During the recent economic recession, profit margins narrowed for landowner, logger, trucker, and mill owner, squeezing many loggers out of business. Rene and doctoral student Matt Kelly will team up with loggers who will keep journals of their hours and costs to take a more comprehensive look at logging and BMP costs. Accurate BMP cost estimates should help loggers more efficiently plan harvest operations and allow policymakers and cost-share program managers to better gauge the needs and challenges confronting today's independent logging businesses.

Rene acknowledges the numerous graduate students who have made his research succeed. He currently advises eight graduate students and serves as graduate education coordinator for the Department of Forest and Natural Resources Management at ESF. In his research, he often involves undergraduate students, especially those with an interest in pursuing graduate education.

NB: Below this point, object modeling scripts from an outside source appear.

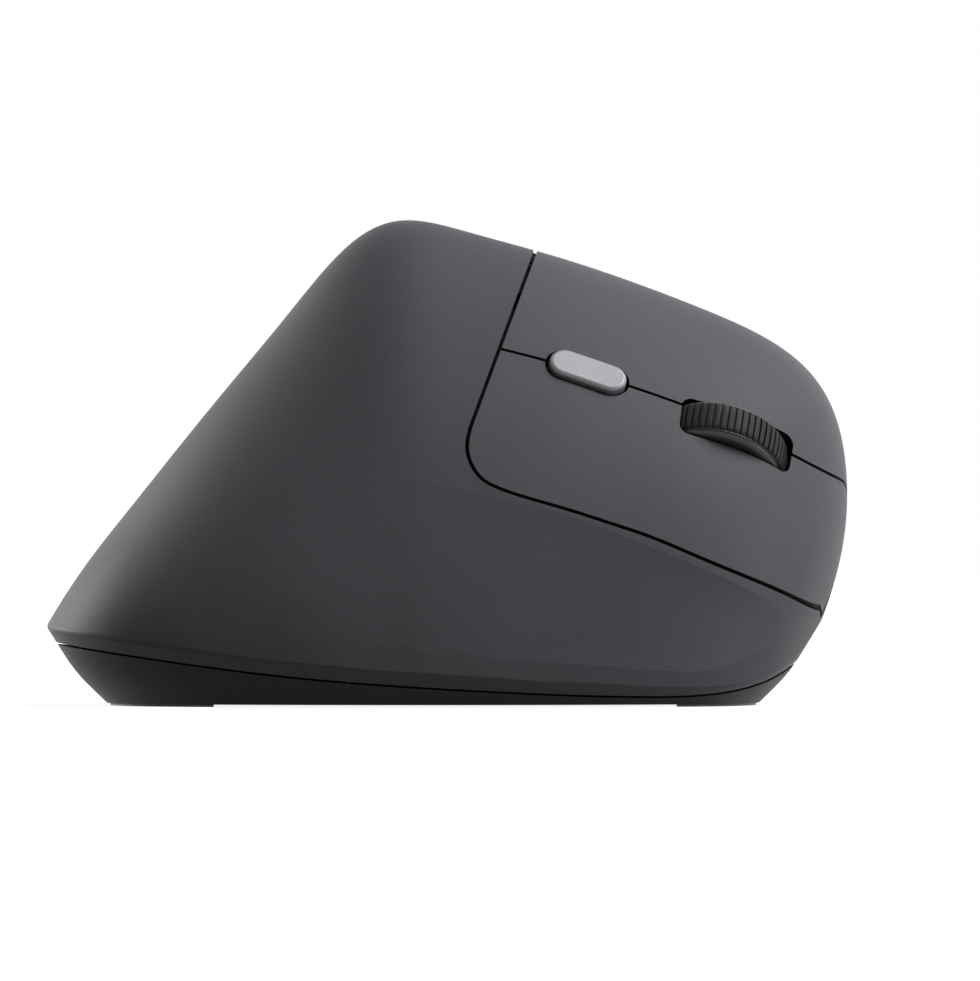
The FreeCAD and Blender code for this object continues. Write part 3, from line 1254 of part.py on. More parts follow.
# Check and write
doc.recompute()
faults = [o.Name for o in doc.Objects if "Invalid" in o.State or "Error" in o.State]
if faults:
    raise RuntimeError("failed: " + ", ".join(faults))
for name, node in nodes.items():
    if node.Shape.isNull() or not node.Shape.isValid():
        raise RuntimeError("bad shape: " + name)
os.makedirs("parts", exist_ok=True)
for name, node in nodes.items():
    node.Shape.exportStep("parts/%s.step" % name)
print("%d nodes" % len(nodes))
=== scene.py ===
"""Upright mouse for the right hand, dressed over its fixed frame."""

import json
import math

import bpy
from mathutils import Matrix, Vector


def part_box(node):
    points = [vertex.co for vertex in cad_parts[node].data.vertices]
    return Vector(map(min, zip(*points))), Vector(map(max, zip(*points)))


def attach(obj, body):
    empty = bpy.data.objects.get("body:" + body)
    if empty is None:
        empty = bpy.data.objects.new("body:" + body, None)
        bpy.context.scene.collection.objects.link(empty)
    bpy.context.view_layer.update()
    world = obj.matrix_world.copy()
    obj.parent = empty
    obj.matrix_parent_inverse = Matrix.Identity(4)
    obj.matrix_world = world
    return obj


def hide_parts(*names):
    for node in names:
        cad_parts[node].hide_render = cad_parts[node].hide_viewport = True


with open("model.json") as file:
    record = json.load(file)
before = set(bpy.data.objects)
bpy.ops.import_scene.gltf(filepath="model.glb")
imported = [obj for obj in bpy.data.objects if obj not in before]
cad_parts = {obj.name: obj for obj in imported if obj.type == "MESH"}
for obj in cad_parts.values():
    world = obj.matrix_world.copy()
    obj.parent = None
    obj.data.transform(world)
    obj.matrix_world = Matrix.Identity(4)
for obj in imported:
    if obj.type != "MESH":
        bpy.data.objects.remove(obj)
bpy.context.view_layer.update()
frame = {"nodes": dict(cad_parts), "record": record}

bl_info = {
    "name": "Upright Mouse",
    "version": (1, 0, 0),
    "blender": (4, 5, 0),
    "location": "View3D > Sidebar > Upright Mouse",
    "description": "Builds the shell, click panels, wheel, buttons and finishes of an upright mouse",
    "category": "Object",
}

MM = 0.001

# How near counts as the same, and how sharp an edge stays an edge, in degrees
SAME_POINT = 0.001 * MM
SAME_SPUN_POINT = 0.0001 * MM
SAME_PLACE = 0.0005 * MM
SAME_CORNER = 0.005 * MM
END_BAND = 0.05 * MM
MOULDED_EDGE = 30.0
SPUN_EDGE = 40.0
BEVELLED_EDGE = 50.0

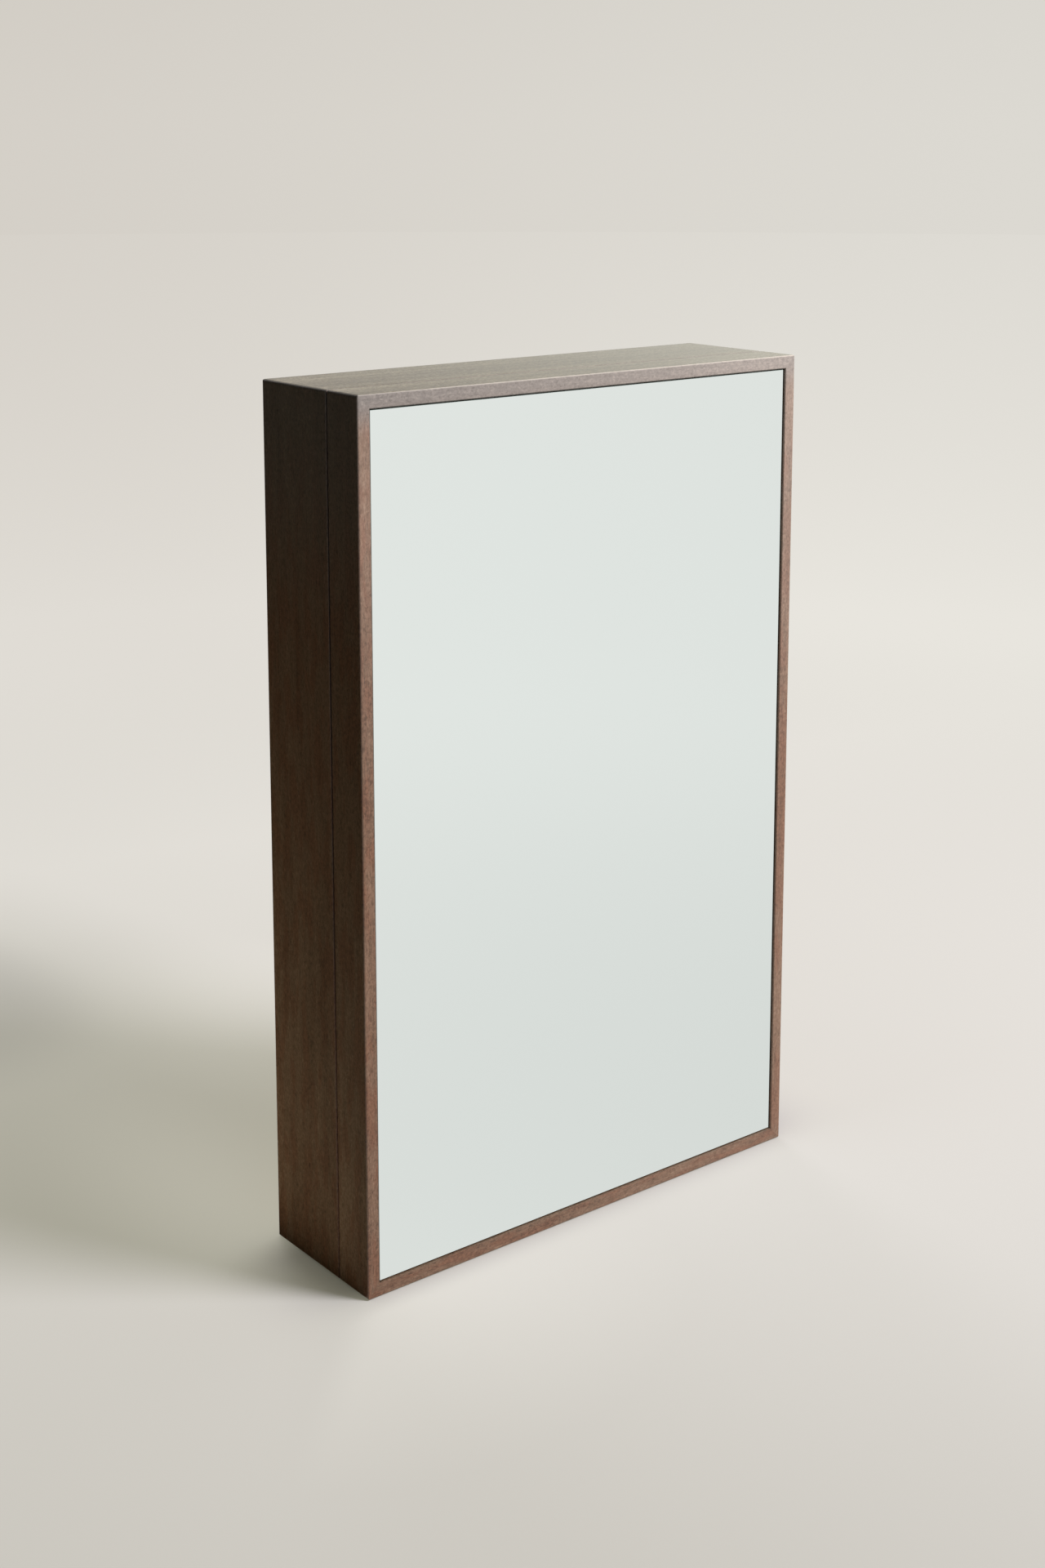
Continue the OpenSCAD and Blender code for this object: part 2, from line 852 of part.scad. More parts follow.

He teaches an undergraduate course in forest harvesting operations and one in management for environmental professionals, which Rene describes as "a business class with an environmental twist." In his senior capstone course, forest resource management students pull together four years' worth of skills to complete a real life forest management plan. His professional mentoring course culminates with the much anticipated shadowing of a professional forester in the field. He also goes beyond the typical college offerings to bring workshops and continuing education courses to loggers and natural resource managers on topics including BMPs, watershed management, hazard tree management, and silviculture.

Rene and his wife Nora live just outside of Syracuse, New York with their three children. They enjoy hiking and camping in the Adirondack Mountains and, of course, visiting Vermont.